Chemically stable Dy–Y double substituted barium zirconate with high proton conductivity and improved sinterability

•BaZr(0.8−x)DyxY0.2O3−δ (0⩽x⩽0.2) powders were synthesized by a wet chemical route.•The ability of the synthesized powders in uptaking water was determined.•Chemical stability of the synthesized powders was evaluated under in wet and CO2 atmosphere.•The conductivity of the sintered pellets was measured by AC impedance spectroscopy.•It was shown that Dy-doped BZY20 ceramic has excellent proton conductivity.•It was proved that Dy-doped BZY20 ceramic has good chemical stability.•It was concluded that Dy-doped BZY20 electrolyte can be considered as a promising electrolyte for solid oxide fuel cell applications. Novel proton conductors BaZr(0.8−x)DyxY0.2O3−δ (BZ0.8−xDxY20, 0⩽x⩽0.2) with high proton conductivity, chemical stability and improved sinterability are developed by partially substituting the Zr site of the 20mol% Y-doped barium zirconate (BZY20) with Dy. A modified Pechini method was applied to synthesize the BZ0.8−xDxY20 powders.

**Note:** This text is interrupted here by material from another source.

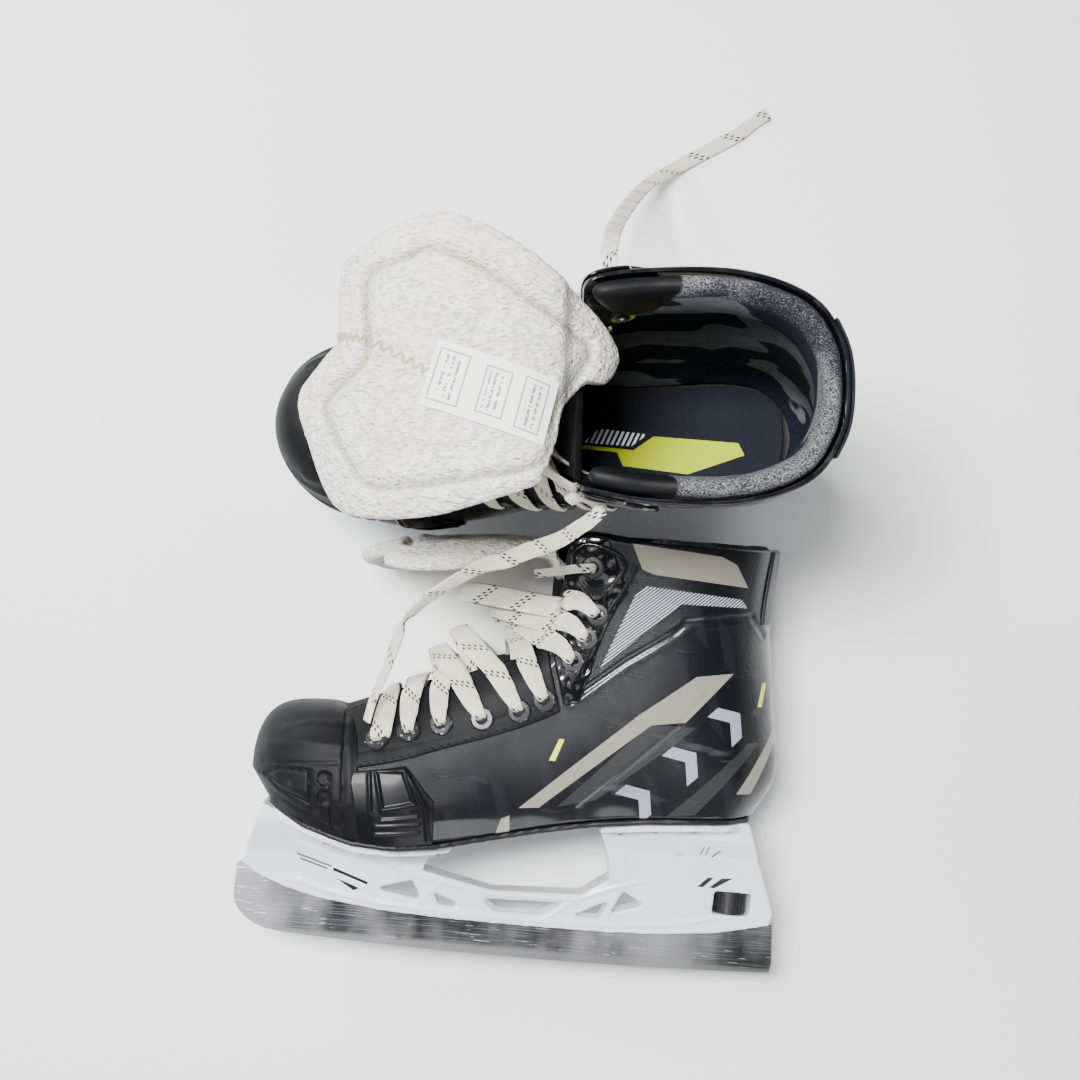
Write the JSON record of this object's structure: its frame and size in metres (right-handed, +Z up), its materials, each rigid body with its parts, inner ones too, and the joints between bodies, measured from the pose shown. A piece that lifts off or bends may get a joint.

The X-ray diffraction patterns of the well-calcined powders indicated that the specimens with 0⩽x⩽0.2 possessed a single-phase of cubic perovskite-type oxides. Stability tests under both CO2 and moist air atmospheres demonstrated that the excellent chemical stability of the base BZY20 material was not influenced by the introduction of Dy. High density pellets with larger grain sizes were obtained at temperatures lower than those commonly employed for the base Y-doped barium zirconate compound. The proton conductivities, measured in different oxidizing and reducing, dry and humidified atmospheres by impedance spectroscopy, were significantly influenced by the Dy amount. In overall, BaZr(0.8−x)DyxY0.2O3−δ solid solutions having Dy∼5–10% showed excellent chemical stability and high conductivity (above 10−2Scm−1 at 600°C, PH2O=0.023), which was influenced by the moisture content of the applied atmosphere.